A person is separated from God when he is an atheist, i.e., when he does not believe in the existence of God, when he is outside His Church as a member of another religion or as a heretic, when he severs communication with God, when he breaks His commandments and commits sins and crimes and, generally, when his life does not express the Will of God.
The beginning of the reconnection with God is achieved through repentance, faith, and a return to Him, all of which aid in maintaining the perpetu­ation of communion with God. The most basic, unceasing, permanent, insatiable and main way of communication with God is Prayer: “Prayer is an ascent of the mind towards God or a supplication for the adequate means to be provided by God” (St. John Damascus, PG 94, 1089C). That we make requests of God is welcome to Him: “And whatever you ask in prayer, you will receive, if you have faith” (Matthew 21: 22). We pray in order to receive from God the created and perishable things necessary for our futile life, but first and foremost, for the imperishable ones, our acquaintance, familiarity and intimacy with God, our closeness to God, our dwelling with God:“So then you are no longer strangers and sojourners, but fellow citizens with the saints and members of the household of God” (Ephesians 2: 19); and again: “And I saw no temple in the city, for its temple is the Lord God Almighty and the Lamb” (Revelation 21: 22).
Prayer is powerful when it happens with faith, love, hope, and, principally, with fear of God, because “the fear of the Lord is the beginning of wisdom” (Psalms 111: 10 & Proverbs 1: 7).

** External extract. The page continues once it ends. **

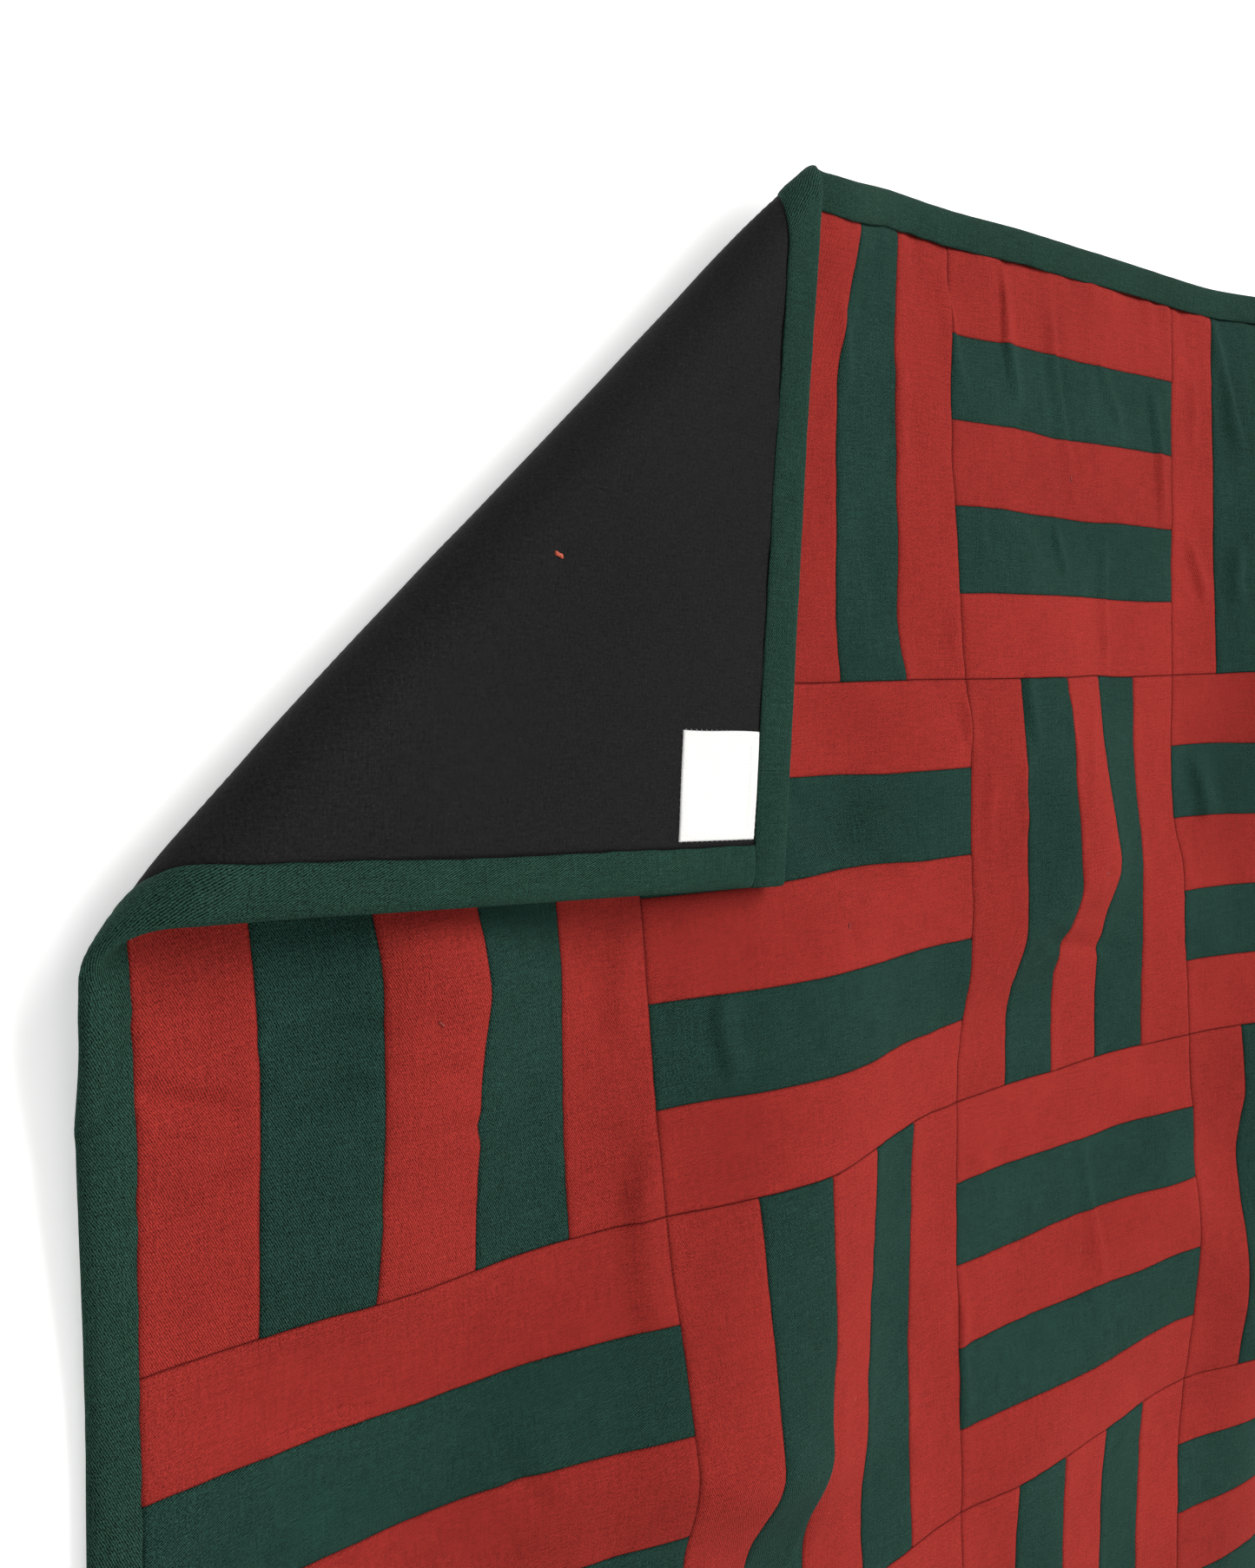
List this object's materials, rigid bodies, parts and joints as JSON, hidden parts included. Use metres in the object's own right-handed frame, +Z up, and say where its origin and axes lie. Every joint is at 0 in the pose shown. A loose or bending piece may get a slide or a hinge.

Therefore, “Pray for one another, that you may be healed; The prayer of a righteous person has great power in its effects”  (James 5: 16).  For “if you have faith as much as is the grain of a mustard seed, you will say to this mountain move over there, and it will move, and nothing will be impossible for you” (Matthew 17: 20).  The faithful person prays, and he rejoices in receiving what he has hoped for.
Through prayer man speaks directly with God:  “Seven times a day I praise Thee for Thy righteous ordinances” (Psalms 119: 164);  “Therefore, when you pray, go into your room and shut the door and pray to your Father who is in secret; and your Father who sees in secret will reward you openly.  And in praying, do not heap up empty phrases as do the Gentiles; for they think that they will be heard for their many words” (Matthew 6: 6-7).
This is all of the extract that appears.